Allah SWT menjamin bahwa Abu Lahab akan memasuki api neraka yang menyala-nyala ("Sayaslaa naaran dhaata lahab"). Ini menegaskan bahwa meskipun dakwah terkadang mendapat penolakan keras, Allah SWT adalah Hakim yang Maha Adil dan tidak akan membiarkan permusuhan terhadap risalah-Nya tanpa balasan.

3. Peran Dukungan Negatif

Keterlibatan Ummu Jamil, istri Abu Lahab, yang digambarkan sebagai "pembawa kayu bakar" (hammalatal hatab), menunjukkan bagaimana dukungan negatif dari orang terdekat bisa memperburuk posisi seseorang di hadapan Allah. Dalam tafsir, ini sering diartikan sebagai perbuatannya menyebarkan duri dan fitnah (kayu bakar) di jalan dakwah Rasulullah.

Oleh karena itu, mempelajari Surat Al Lahab adalah latihan introspeksi. Kita diajak untuk memastikan bahwa harta dan upaya kita diarahkan untuk kebaikan, bukan untuk menyokong permusuhan terhadap ajaran Islam. Meskipun surat ini adalah celaan spesifik, pelajaran moral dan spiritualnya bersifat abadi. Memahami konteks Surat Al Lahab membantu kita lebih menghargai kemudahan dalam menerima Islam dan menjauhi segala bentuk kesombongan dalam berinteraksi dengan ajaran Allah.
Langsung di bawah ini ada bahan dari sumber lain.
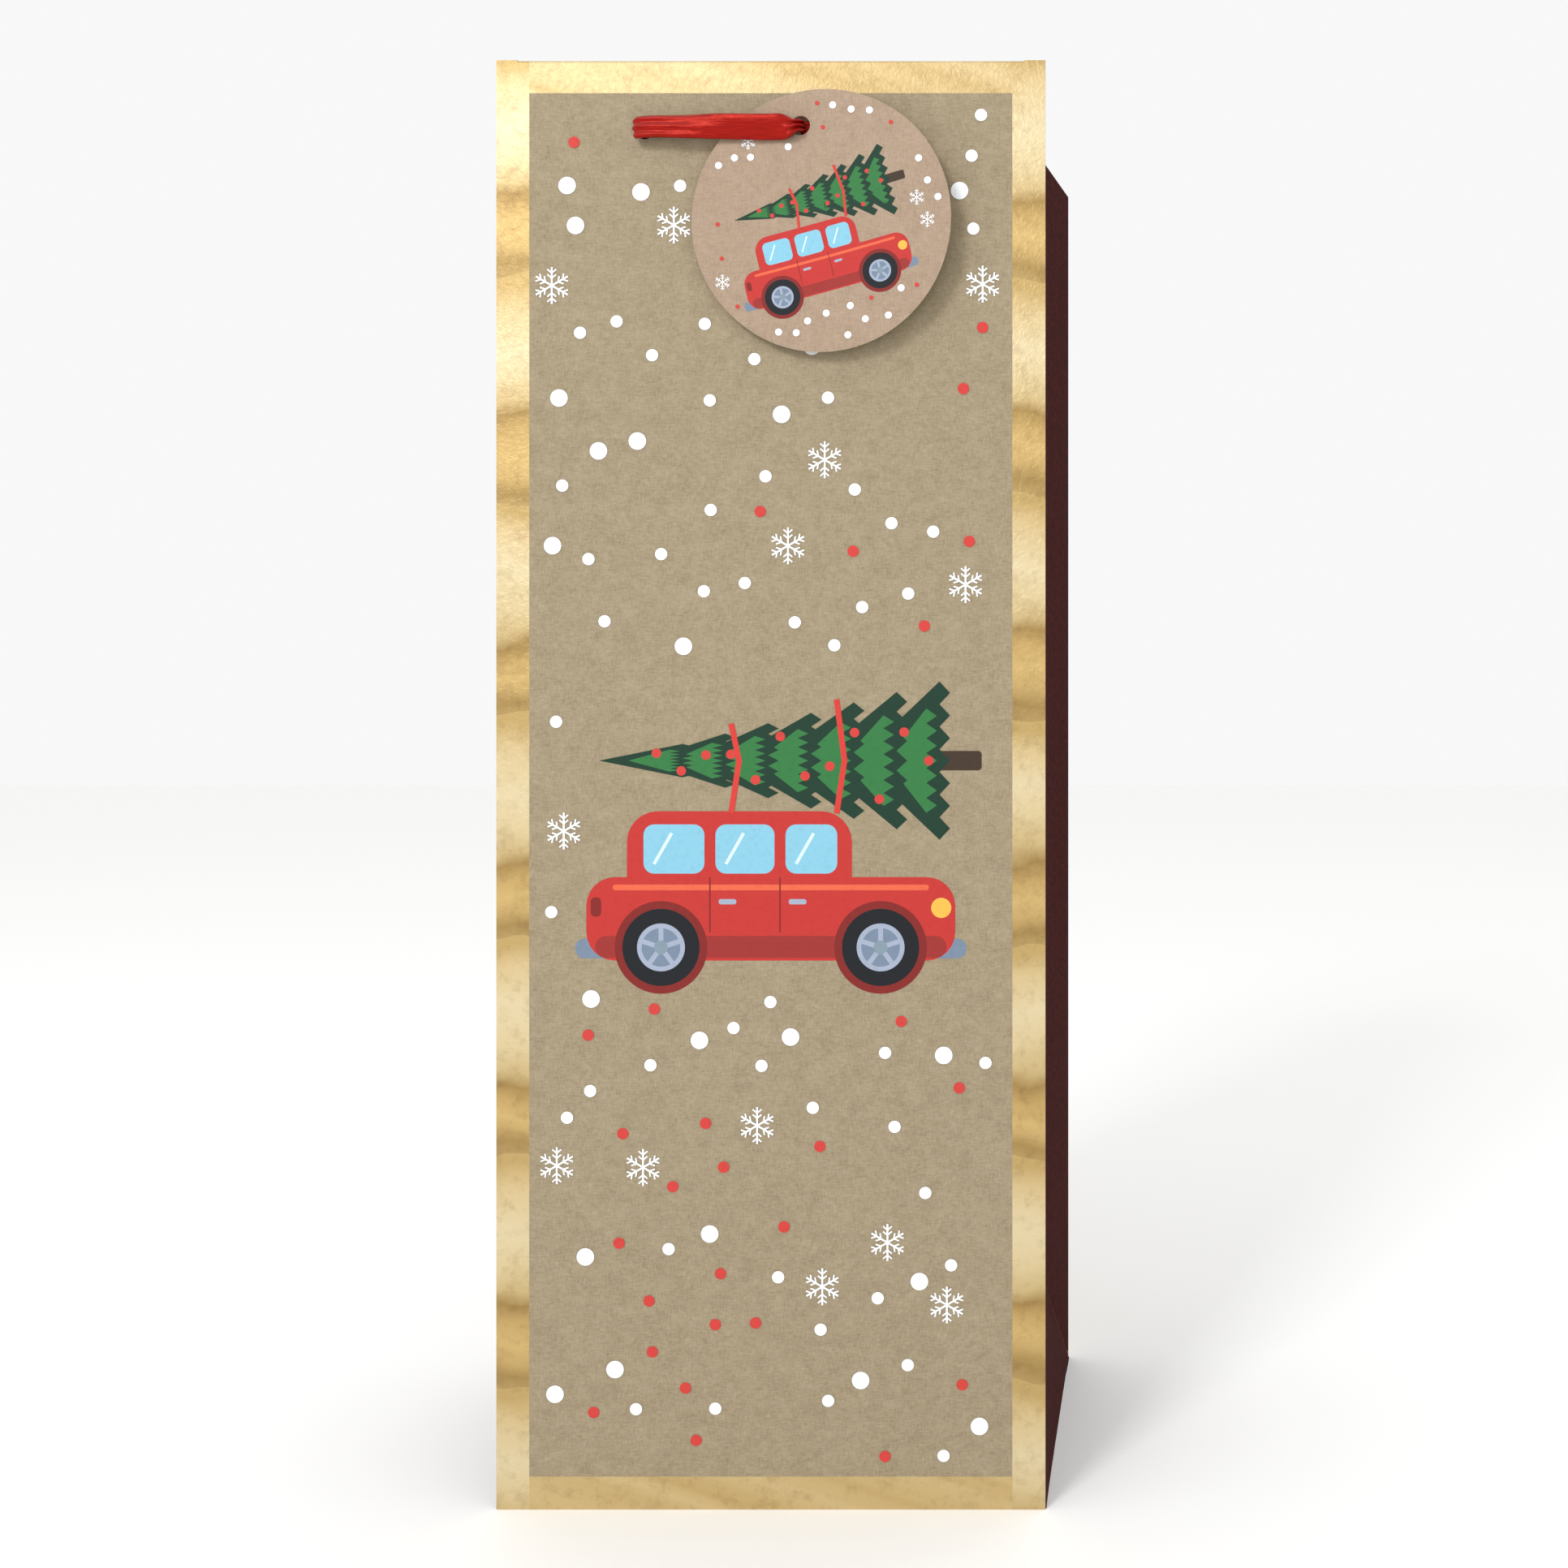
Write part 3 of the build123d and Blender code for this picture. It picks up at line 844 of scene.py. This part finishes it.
def drawFlake(run, x, z, diameter, level):
    # six plain arms with two pairs of barbs on each
    size = diameter / 2
    for k in range(6):
        turn = math.pi / 3 * (k + 0.5)

        def spot(along, across, turn=turn):
            return (x + size * (along * math.cos(turn) - across * math.sin(turn)),
                    z + size * (along * math.sin(turn) + across * math.cos(turn)))

        run.append(("inkWhite", stroke([spot(0, 0), spot(1, 0)], 0.1 * size), level + 0.1 * k))
        for pair, along in enumerate((0.4, 0.68)):
            for hand in (-1, 1):
                barb = stroke([spot(along, 0), spot(along + 0.2, hand * 0.24)], 0.08 * size)
                run.append(("inkWhite", barb, level + 0.7 + 0.1 * pair + 0.05 * hand))


# the picture is a plain toy-like car with a fir on its roof, drawn from these sizes, axles at height 0
carSize = {"length": 84.0, "floor": -3.0, "waist": 16.0, "roof": 31.0, "wheel": 8.8, "wheelBase": 50.0}
treeSize = {"length": 78.0, "foot": 36.0, "tiers": 7, "teeth": 7, "trunk": 9.0, "baubles": 12}


def drawWheel(run, x, level):
    wheel = carSize["wheel"]
    rings = ((1.2, "inkDeep"), (1.0, "inkTyre"), (0.62, "inkSilver"), (0.5, "inkSteel"))
    spokes = 5
    for k, (share, ink) in enumerate(rings):
        run.append((ink, disc(x, 0, wheel * share, 48), level + 0.4 * k))
    for k in range(spokes):
        turn = 2 * math.pi * (k + 0.25) / spokes
        spoke = [(x, 0), (x + 0.56 * wheel * math.cos(turn), 0.56 * wheel * math.sin(turn))]
        run.append(("inkSilver", stroke(spoke, 1.1), level + 2))
    run.append(("inkHub", disc(x, 0, wheel * 0.18, 20), level + 2.4))


def drawCar(run, level):
    end = carSize["length"] / 2
    floor, waist, roof = carSize["floor"], carSize["waist"], carSize["roof"]
    run.append(("inkSteel", roundedBox(-end - 2.5, floor + 0.5, end + 2.5, floor + 5, 2.0), level))
    run.append(("inkBody", roundedBox(-0.78 * end, waist - 9, 0.44 * end, roof, 7.0), level + 0.4))
    run.append(("inkBody", roundedBox(-end, floor, end, waist, 6.5), level + 0.8))
    run.append(("inkShade", roundedBox(-end + 2, floor + 0.6, end - 2, floor + 5.6, 2.4), level + 1.2))
    run.append(("inkGlow", roundedBox(-end + 6, waist - 3, end - 6, waist - 1.7, 0.6), level + 1.2))
    for left, right in ((-0.69, -0.36), (-0.3, 0.02), (0.08, 0.36)):
        pane = roundedBox(left * end, waist + 0.8, right * end, roof - 3, 2.4)
        run.append(("inkGlass", pane, level + 1.2))
        gleam = [(left * end + 2.4, waist + 3), (left * end + 6.4, roof - 5)]
        run.append(("inkGleam", stroke(gleam, 0.7), level + 1.6))
    for share in (-0.33, 0.05):
        x = share * end
        run.append(("inkDeep", stroke([(x, floor + 6.4), (x, waist)], 0.35), level + 1.6))
        run.append(("inkSilver", roundedBox(x + 2, waist - 6.2, x + 6, waist - 5, 0.5), level + 1.6))
    run.append(("inkLamp", disc(end - 3.2, waist - 7, 2.3, 24), level + 1.6))
    run.append(("inkDeep", roundedBox(-end + 1, waist - 9, -end + 3.4, waist - 4.6, 1.0), level + 1.6))
    for hand in (-1, 1):
        drawWheel(run, hand * carSize["wheelBase"] / 2, level + 2)


def drawTree(run, level):
    # the fir lies along the roof: toothed tiers from its foot to its tip, then baubles and two straps
    tiers, teeth, length, foot = (treeSize[k] for k in ("tiers", "teeth", "length", "foot"))
    axis = carSize["roof"] + 0.32 * foot
    footX, pitch = length / 2, length / (tiers + 1)
    trunk = roundedBox(footX - 3, axis - 2.2, footX + treeSize["trunk"], axis + 2.2, 0.8)
    run.append(("inkBark", trunk, level))
    for k in range(tiers):
        back = footX - k * pitch
        half = foot / 2 * (1 - k / (tiers + 0.6))
        for share, ink, lift in ((1.0, "inkFir", 0.3), (0.66, "inkLeaf", 0.6)):
            start = back - (0 if share == 1 else 3)
            edge = [(start + (1.8 if j % 2 else -0.6), axis + share * half * (1 - j / teeth))
                    for j in range(2 * teeth + 1)]
            run.append((ink, [(back - 2 * pitch * share, axis)] + edge, level + lift + 0.7 * k))
    top = level + 1.2 + 0.7 * tiers
    for k in range(treeSize["baubles"]):
        x = footX - 3 - k * (length - 16) / (treeSize["baubles"] - 1)
        reach = foot / 2 * (x + length / 2) / length
        run.append(("inkRed", disc(x, axis + 0.6 * reach * math.sin(2.4 * k), 1.1, 16), top))
    for x in (-9, 15):
        reach = foot / 2 * (x + length / 2) / length
        strap = stroke([(x, axis + reach + 1.5), (x + 1.8, axis), (x, carSize["roof"] - 0.5)], 1.3)
        run.append(("inkBow", strap, top + 0.4))


# what falls round the picture: ink or flake, how many, and size
snow = [("flake", 15, 8.4), ("inkWhite", 24, 2.0), ("inkWhite", 52, 1.4), ("inkRed", 32, 1.3)]
tagSnow = [("flake", 4, 3.6), ("inkWhite", 20, 0.8), ("inkRed", 8, 0.5)]
panelField = {"halfWidth": 50.0, "foot": 12.0, "head": 318.0, "gap": 8.0, "seed": 5}
tagField = {"gap": 3.4, "edge": 2.4, "holeGap": 5.0, "scale": 0.46, "seed": 8}
pictureBox = (-47.0, -11.0, 51.0, 68.0)
carPlace = (0.0, 128.0)
treeLevel, snowLevel = 8, 16   # the order the inks lie in, lowest first


def scatter(run, kinds, rng, pick, clear, gap, level):
    # every place keeps its gap to all earlier ones
    taken = []
    for kind, count, size in kinds:
        left = count
        while left:
            x, z = pick(rng)
            if not clear(x, z) or any(math.hypot(x - a, z - b) < gap for a, b in taken):
                continue
            taken.append((x, z))
            left -= 1
            if kind == "flake":
                drawFlake(run, x, z, size, level)
            else:
                run.append((kind, disc(x, z, size, 24), level))


def overPicture(x, z):
    left, low, right, high = pictureBox
    return left < x < right and low < z < high


def shifted(run, place, scale=1.0, turn=0.0):
    c, s = math.cos(turn) * scale, math.sin(turn) * scale
    return [(ink, [(place[0] + x * c - z * s, place[1] + x * s + z * c) for x, z in shape], level)
            for ink, shape, level in run]


def panelPrint():
    picture = []
    drawCar(picture, 1)
    drawTree(picture, treeLevel)
    run = shifted(picture, carPlace)
    field = panelField

    def pick(rng):
        x = rng.uniform(-field["halfWidth"], field["halfWidth"])
        return x, rng.uniform(field["foot"], field["head"])

    def clear(x, z):
        underRibbon = abs(x) < 34 and z > holeZ / mm - 8
        return not underRibbon and not overPicture(x - carPlace[0], z - carPlace[1])

    scatter(run, snow, random.Random(field["seed"]), pick, clear, field["gap"], snowLevel)
    return run


inkLift = {"first": 0.02 * mm, "perLevel": 0.006 * mm}


def pressPrint(name, run, place, cutEvery=0):
    # fills every shape and lays it on the paper, each ink a few thousandths of a mm above the one below
    grid = bmesh.new()
    for ink, shape, level in run:
        corners = [grid.verts.new((x * mm, level, z * mm)) for x, z in shape]
        for a, b, c in tessellate_polygon([[Vector((x, z, 0)) for x, z in shape]]):
            if len({a, b, c}) == 3:
                face = grid.faces.new((corners[a], corners[b], corners[c]))
                face.material_index = inkNames.index(ink)
    if cutEvery:
        xs = [v.co.x for v in grid.verts]
        x = min(xs)
        while x < max(xs):
            bmesh.ops.bisect_plane(grid, geom=grid.verts[:] + grid.edges[:] + grid.faces[:],
                                   plane_co=(x, 0, 0), plane_no=(1, 0, 0))
            x += cutEvery
    for v in grid.verts:
        v.co = place(v.co.x, v.co.z, inkLift["first"] + inkLift["perLevel"] * v.co.y)
    mesh = bpy.data.meshes.new(name)
    grid.to_mesh(mesh)
    grid.free()
    for ink in inkNames:
        mesh.materials.append(inks[ink])
    made = bpy.data.objects.new(name, mesh)
    bpy.context.collection.objects.link(made)
    return made


for facing, body, printName in ((-1, "front", "front_print"), (1, "back_and_base", "back_print")):
    paperFace = frontFace if facing < 0 else backFace
    laid = pressPrint(printName, panelPrint(),
                      lambda x, z, off, facing=facing, paperFace=paperFace:
                      Vector((-facing * x, paperFace + facing * off, z)))
    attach(laid, body)
print("panels printed")


# ---- gift tag

tagSize = {
    "radius": (tagHigh[0] - tagLow[0]) / 2 - 0.4 * mm, "thick": tagHigh[1] - tagLow[1],
    "hole": 2.2 * mm, "tilt": 14.0,
}
tagMiddle = Vector(((tagLow[0] + tagHigh[0]) / 2, 0, (tagLow[2] + tagHigh[2]) / 2 - 0.6 * mm))


def tagOff(x):
    # the card is lifted on its right and curls a little
    run = (x - tagHole.x) / mm
    return (2.1 + 0.05 * run + 0.0012 * run * run) * mm


def makeTag():
    turns, rings = 120, 22
    outer, inner = [], []
    for i in range(rings + 1):
        outRow, inRow = [], []
        share = i / rings
        for j in range(turns):
            a = 2 * math.pi * j / turns
            edgeX = tagHole.x + tagSize["hole"] * math.cos(a)
            edgeZ = tagHole.z + tagSize["hole"] * math.sin(a)
            x = edgeX + share * (tagMiddle.x + tagSize["radius"] * math.cos(a) - edgeX)
            z = edgeZ + share * (tagMiddle.z + tagSize["radius"] * math.sin(a) - edgeZ)
            outRow.append(Vector((x, frontFace - tagOff(x) - tagSize["thick"], z)))
            inRow.append(Vector((x, frontFace - tagOff(x), z)))
        outer.append(outRow)
        inner.append(inRow)
    card = thickSheet("gift_tag_card", outer, inner, [kraftTag, cardEdge, cardEdge], wrap=True)
    sharpen(card)
    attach(card, "tag")
    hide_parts("gift_tag")


def tagPrint():
    # the same picture, about half size, turned with the hanging tag and clear of its hole
    picture = []
    drawCar(picture, 1)
    drawTree(picture, treeLevel)
    field = tagField
    turn, scale = math.radians(tagSize["tilt"]), field["scale"]
    left, low, right, high = pictureBox
    middleX, middleZ = tagMiddle.x / mm, tagMiddle.z / mm
    halfX, halfZ = (left + right) / 2 * scale, (low + high) / 2 * scale
    place = (middleX - halfX * math.cos(turn) + halfZ * math.sin(turn),
             middleZ - halfX * math.sin(turn) - halfZ * math.cos(turn) - 1.5)
    run = shifted(picture, place, scale, turn)
    rim = tagSize["radius"] / mm - field["edge"]

    def pick(rng):
        return middleX + rng.uniform(-rim, rim), middleZ + rng.uniform(-rim, rim)

    def clear(x, z):
        dx, dz = (x - place[0]) / scale, (z - place[1]) / scale
        local = (dx * math.cos(turn) + dz * math.sin(turn), dz * math.cos(turn) - dx * math.sin(turn))
        byHole = math.hypot(x - tagHole.x / mm, z - tagHole.z / mm) < field["holeGap"]
        return math.hypot(x - middleX, z - middleZ) < rim and not byHole and not overPicture(*local)

    scatter(run, tagSnow, random.Random(field["seed"]), pick, clear, field["gap"], snowLevel)
    return run


makeTag()
tagInk = pressPrint("gift_tag_print", tagPrint(),
                    lambda x, z, off: Vector((x, frontFace - tagOff(x) - tagSize["thick"] - 0.6 * off, z)),
                    2 * mm)
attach(tagInk, "tag")
print("gift tag cut and printed")


# ---- the ribbon across the front and back

def ribbonRoute(name, points, shape):
    # points are (x, stand-off from the face, drop) in mm; shape(part) gives width, fold depth, curl and lean,
    # and part goes up evenly from point to point, however far apart they are
    line = splinePoints([Vector((x * mm, frontFace - off * mm, holeZ - drop * mm))
                         for x, off, drop in points])
    count = len(line)
    widths, bows, sides = [], [], []
    for i in range(count):
        width, fold, curl, lean = shape(i / (count - 1))
        widths.append(width * mm)
        bows.append(lambda t, fold=fold, curl=curl:
                    (fold * math.cos(2.6 * math.pi * t + 0.6) - curl * t * t - 0.5 * curl * abs(t) ** 6) * mm)
        sides.append(Vector((0, -math.sin(lean), math.cos(lean))))
    return ribbonAlong(name, line, widths, sides, bows, columns=26)


def leftShape(part):
    # gathered where it comes out of the bag, then open and flat, then leaning forward over the tag
    spread = smoothStep((part - 0.05) / 0.16) * smoothStep((0.75 - part) / 0.12)
    crease = math.exp(-((part - 0.27) / 0.13) ** 2)
    lean = -0.06 + 0.38 * smoothStep((part - 0.36) / 0.16) * (1 - smoothStep((part - 0.62) / 0.1))
    return 2.6 + (2.2 + 1.1 * part) * spread, 0.6 * (1 - spread) + 0.2 * crease, 0.25 + 0.1 * spread, lean


ribbonLeft = ribbonRoute("front_ribbon_left_span", [
    (-28.9, -1.6, 0.2), (-29.3, 0.4, 0.2), (-30.7, 1.5, 0.3), (-30.2, 2.7, 0.3), (-26.8, 3.2, 0.2),
    (-19, 3.5, 0.4), (-12, 4.3, 0.8), (-4, 4.4, 1.1), (3.0, 4.4, 1.1), (6.6, 4.5, 0.8), (8.0, 3.8, 0.4),
    (7.7, 2.7, 0.1), (7.4, 1.6, 0.0), (7.4, 0.6, 0.0)], leftShape)
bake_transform(ribbonLeft)
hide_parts("front_ribbon_left", "front_ribbon_on_tag")


def rightShape(part):
    return 3.5 + 1.3 * math.sin(math.pi * part), 0.25 + 0.8 * smoothStep((part - 0.7) / 0.3), 0.0, 0.0


ribbonRight = ribbonRoute("front_ribbon_right_span", [
    (7.5, 1.1, 0.2), (8.6, 0.8, 0.1), (13, 0.75, 0.4), (19, 0.75, 0.5), (25, 0.75, 0.2), (28.2, 0.7, 0.1),
    (28.8, -0.3, 0.1), (28.9, -1.6, 0.2)], rightShape)
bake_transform(ribbonRight)
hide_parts("front_ribbon_right")


def backShape(part):
    spread = smoothStep(part / 0.15) * smoothStep((1 - part) / 0.15)
    return 3.5 + 1.9 * spread, 1.1 * (1 - spread), 0.3 * spread, 0.12 * math.sin(5 * part)


backLine = [(-28.9, -1.6, 0.2), (-29.4, 0.4, 0.1), (-30.4, 1.2, 0.0), (-27.6, 1.7, 0.0), (-20, 1.5, 0.4),
            (-9, 1.5, 0.9), (4, 1.6, 0.9), (17, 1.4, 0.5), (27.2, 1.7, 0.0), (30.4, 1.2, 0.0),
            (29.4, 0.4, 0.1), (28.9, -1.6, 0.2)]
ribbonBack = ribbonRoute("back_ribbon_span", backLine, backShape)
for vertex in ribbonBack.data.vertices:
    vertex.co.y = -vertex.co.y
ribbonBack.data.flip_normals()
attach(ribbonBack, "back_and_base")
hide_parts("back_ribbon")
print("ribbon threaded")


# ---- finish on the CAD parts that stay in sight

for node, material in (("front_hem_card", board), ("back_hem_card", board), ("side_seam_tab", kraftInside)):
    part = frame["nodes"][node]
    part.data.materials.clear()
    part.data.materials.append(material)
Keutamaan Membaca dan Merenungkan

Meskipun pendek, setiap ayat dalam Al-Qur'an mengandung rahmat. Membaca Surat Al Lahab dengan penghayatan akan memperkuat keimanan kita pada janji dan ancaman Allah. Ini mengingatkan kita bahwa kedekatan hubungan kekerabatan (seperti antara Abu Lahab dan Nabi Muhammad SAW) tidak bisa menggantikan ketaatan mutlak kepada Allah SWT. Dengan merenungkan kisah ini, umat Islam didorong untuk selalu memprioritaskan iman di atas ikatan duniawi yang tidak sejalan dengan syariat.